Frequently Asked Questions
Do I need any technical background to do this?
None at all. Constraints are written in plain language, the same way you write the rest of your request. If you can describe what you want an answer to look like, you can write a constraint.
What is the easiest constraint to start with?
A length constraint, like "in under 50 words" or "in three bullet points." It is simple to write, and the effect is obvious, which makes it a confidence-building first step.
Will adding constraints make the AI's answers worse?
No. It makes them more predictable and more useful by removing the guesswork about what shape you wanted. You are not limiting how good the answer is, just how much it can wander from what you need.

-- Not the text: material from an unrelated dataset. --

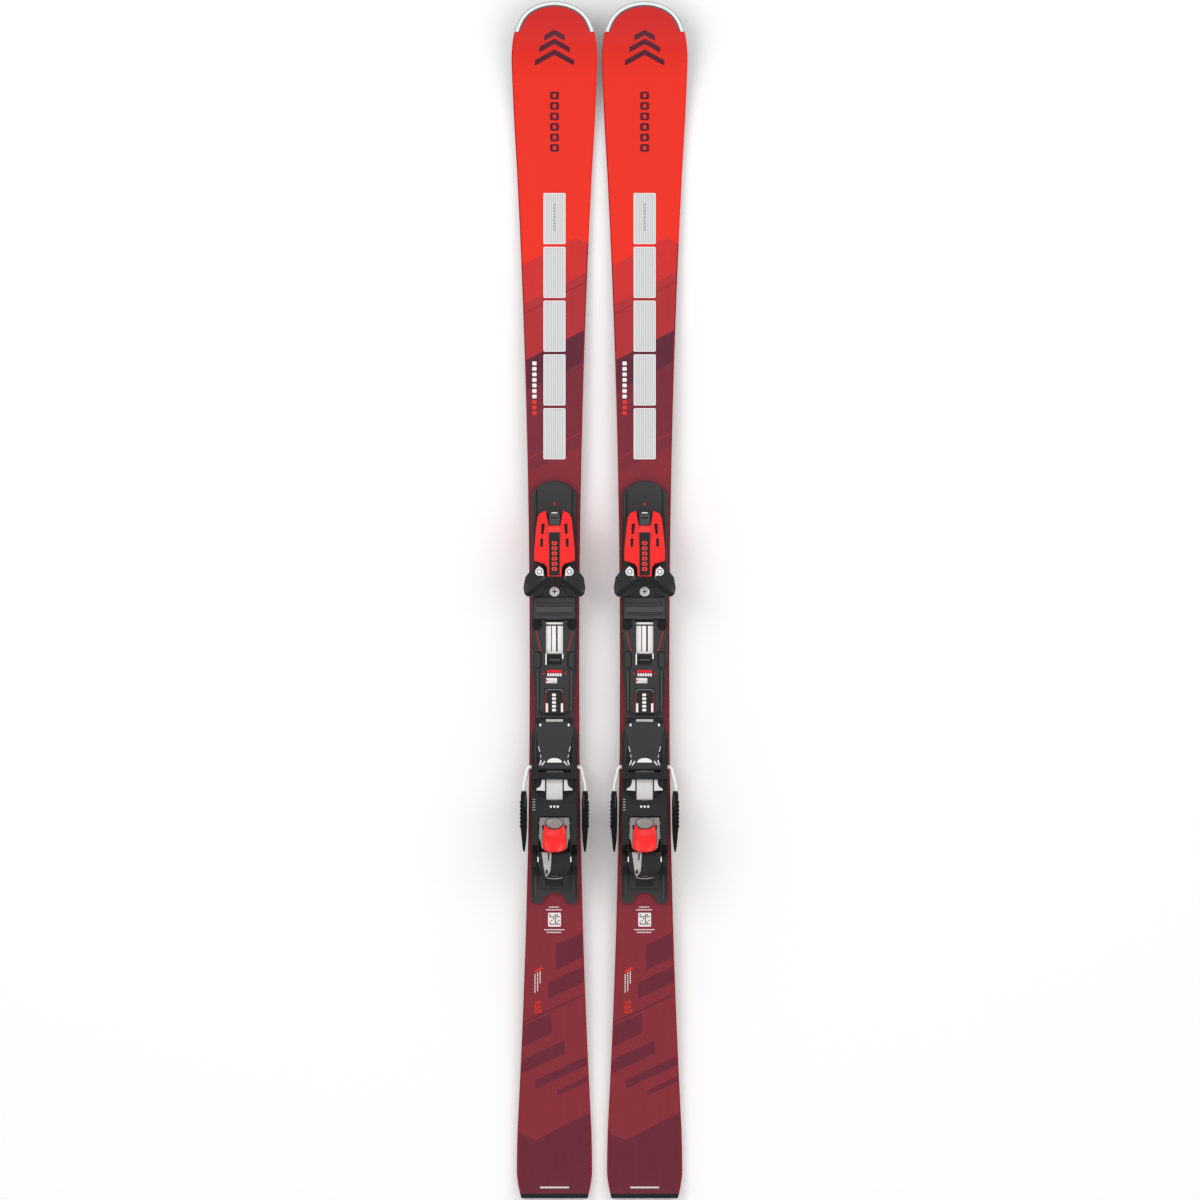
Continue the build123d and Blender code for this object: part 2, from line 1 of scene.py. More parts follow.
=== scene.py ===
"""The pair of slalom skis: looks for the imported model, seen from straight above.

Lengths are in millimetres about each ski's own centre line, and become metres in Ski.mesh.
"""
import math

import bpy
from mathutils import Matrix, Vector


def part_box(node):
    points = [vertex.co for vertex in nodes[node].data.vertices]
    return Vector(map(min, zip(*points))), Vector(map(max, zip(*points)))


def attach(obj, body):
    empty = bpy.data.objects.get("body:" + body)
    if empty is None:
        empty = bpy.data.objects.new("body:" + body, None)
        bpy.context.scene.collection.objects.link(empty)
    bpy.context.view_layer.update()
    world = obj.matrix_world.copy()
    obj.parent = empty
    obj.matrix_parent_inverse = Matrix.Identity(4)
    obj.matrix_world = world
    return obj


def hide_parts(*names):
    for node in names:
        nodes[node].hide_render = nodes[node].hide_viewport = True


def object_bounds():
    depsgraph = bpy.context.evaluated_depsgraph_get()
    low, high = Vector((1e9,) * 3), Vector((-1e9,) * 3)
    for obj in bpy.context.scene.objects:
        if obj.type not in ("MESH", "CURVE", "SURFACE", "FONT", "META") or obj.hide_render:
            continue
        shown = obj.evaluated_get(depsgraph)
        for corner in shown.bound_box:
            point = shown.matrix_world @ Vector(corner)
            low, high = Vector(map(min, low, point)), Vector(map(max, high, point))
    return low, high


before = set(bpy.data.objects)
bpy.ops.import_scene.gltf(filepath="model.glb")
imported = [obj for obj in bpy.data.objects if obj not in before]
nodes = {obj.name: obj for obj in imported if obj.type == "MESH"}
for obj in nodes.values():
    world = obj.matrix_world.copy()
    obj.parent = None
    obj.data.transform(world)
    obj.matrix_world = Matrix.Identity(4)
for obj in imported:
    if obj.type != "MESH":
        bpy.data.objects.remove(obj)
cad_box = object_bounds()

MM = 0.001
SIDES = ("left", "right")
MIRRORED = (("left", -1), ("right", 1))
TIP_Y, TAIL_Y = 822.6, -822.6


# ---- materials
def linear(value):
    value /= 255.0
    return value / 12.92 if value <= 0.04045 else ((value + 0.055) / 1.055) ** 2.4


def colour_of(rgb, share=1.0, shine=0.0):
    """A shader colour that looks like the 0 to 255 sRGB one under a shine."""
    return (*[min(max(linear(c) * share - shine, 0.0), 1.0) for c in rgb], 1.0)


# what the studio's reflection adds to each kind of surface, which its colour leaves out
PRINT_SHINE, SHELL_SHINE, MOULDED_SHINE = 0.024, 0.04, 0.021
TIP_SHADE_RED = (206, 40, 28)  # painted shade: the front's red darkened at the very tip, where it turns up
TIP_SHADE_SPAN = (0.705, 0.815)  # where the painted shade darkens it along the ski, in metres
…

What if the AI ignores my constraint?
Usually the constraint was too vague or got lost in a long request. Make it more specific and countable, and put the important one where it stands out, ideally restated at the end. That fixes most cases.
How many constraints should I use at once?
As a beginner, one or two. Add them one at a time so you can see what each does. Stacking many at once makes it hard to tell what is working and risks asking for things that cannot all be true together.
How do I know if a constraint worked?
Check the answer against the rule. A good constraint is one you can verify at a glance: count the bullets, count the words, confirm the format. If you cannot check it, the constraint was probably too vague to begin with.
Key Takeaways
- A constraint tells the AI what the answer should look like, on top of the instruction telling it what to do.
- The most useful beginner constraints control length, format, and content.
- Specific, countable constraints work far better than vague ones like "keep it short."
- Show an example when a format is hard to describe in words.
- Practice by running a request with and without constraints, adding them one at a time.
- Always check the result against the constraint; that habit is what makes the technique reliable.